Then when a request for "posts/index" comes from the client rack will eventually call rackbuilder#call This triggers a sequence of methods such as #to_app and #use. Working backwords:

rackbuilder#use will create an array of procs. Each proc will be responsible for instantiating the middleware defined above in the config.ru file. I.e

[ {|app_param| A.new(app_param) }, {|app_param| B.new(app_param) }, {|app_param| C.new(app_param) }]

again working backwards, #use is used here in #to_app

@use.reverse.inject(app) { |a,e| e[a] }

on the first iteration app will be the main app i.e. the rails app. Looking at the procs in array above, the middleware class "C" is then instantiated with the railsapp. Due to injects accumulation effect, the second iteration will result in B initialized with an instance of C as the app and so on. i.e. something equiv to this

1st iteration c = C.new(railsapp)
2st iteration b = B.new(c) 
3st iteration a = A.new(b) 

This results in a chain of middlewares getting instantiated. Each middleware will have an attribute @app that is set to an instance of the middleware above it in the list of use statements in config.ru. The last middleware A will be the last result of the inject method and is returned to the calling method.

This calling method is rackbuilder#call https://github.com/rack/rack/blob/master/lib/rack/builder.rb#L133

which immediately calls A's own call method.

Assuming the request is for a posts/index action A would immediately call @app.call(env). In this case A's @app holds an instance of B. And B.call results in C.call which results in calling the rails app.

The rails app resturns [200, {}, ["<h1>All Posts</h1>"]]

We return to C's call method where it cusomizes the returned response with its own message. [200, {}, ["<--- middleware C ==>\n<h1>All Posts</h1>"]]

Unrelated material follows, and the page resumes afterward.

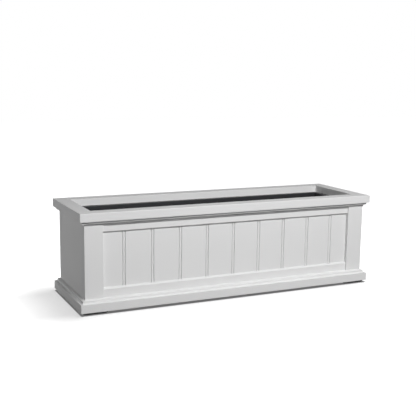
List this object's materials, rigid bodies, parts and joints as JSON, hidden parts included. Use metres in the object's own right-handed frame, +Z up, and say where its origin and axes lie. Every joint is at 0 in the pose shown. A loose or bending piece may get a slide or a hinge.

B and A do the same resulting in a final response of [200, {}, ["<--middleware A -->\n<--middleware B -->\n<--- middleware C ==>\n<h1>All Posts</h1>"]]

Is that about right?

agis commented 12 years ago

The logic is kinda complex isn't it?

So the order in which the middlewares are called through #use is important and matters. But they're ran after the main app (the one that is called by #run)?

For example, we have a Rails app and I'm using OmniAuth which is another Rack middleware. So if we were going to implement this in a config.ru, it would look like this:

use OmniAuth  # 1st middleware (also a rack app)
run RailsApp  # our main rack app

So the RailsApp would be instatiated first and then the OmniAuth middleware would follow, providing its functionality. And if we were going to add another middleware like this:

use OmniAuth  # 1st middleware (also a rack app)
use Middleware # our new middleware
run RailsApp  # our main rack app

then the OmniAuth would be instatiated after the new middleware.

Is that right?

agis commented 12 years ago

I've done some more research and I now believe that the middlewares are run first and the app is the last that runs.

Based on this talk: http://confreaks.com/videos/49-mwrc2009-in-a-world-of-middleware-who-needs-monolithic-applications and a rake middleware inspection in one of my rails apps.

skade commented 12 years ago

Middlewares can run before and after an application. It all depends on where your middleware does its work:

class MyMiddleware
  def call(env)
     do_stuff_before(env)
     status, headers, body = @app.call(env) # call next middleware
     do_stuff_after(status, headers, body, env)
   end
end

Imagine the Middleware stack as a linked list: each middleware knows the next one, but nothing else. Control is passed by calling the next middleware. At the end, control is passed back when the call stack is unwound. As long as every call to #call returns (status, headers, body), the middleware is free to do anything it wants with the environment.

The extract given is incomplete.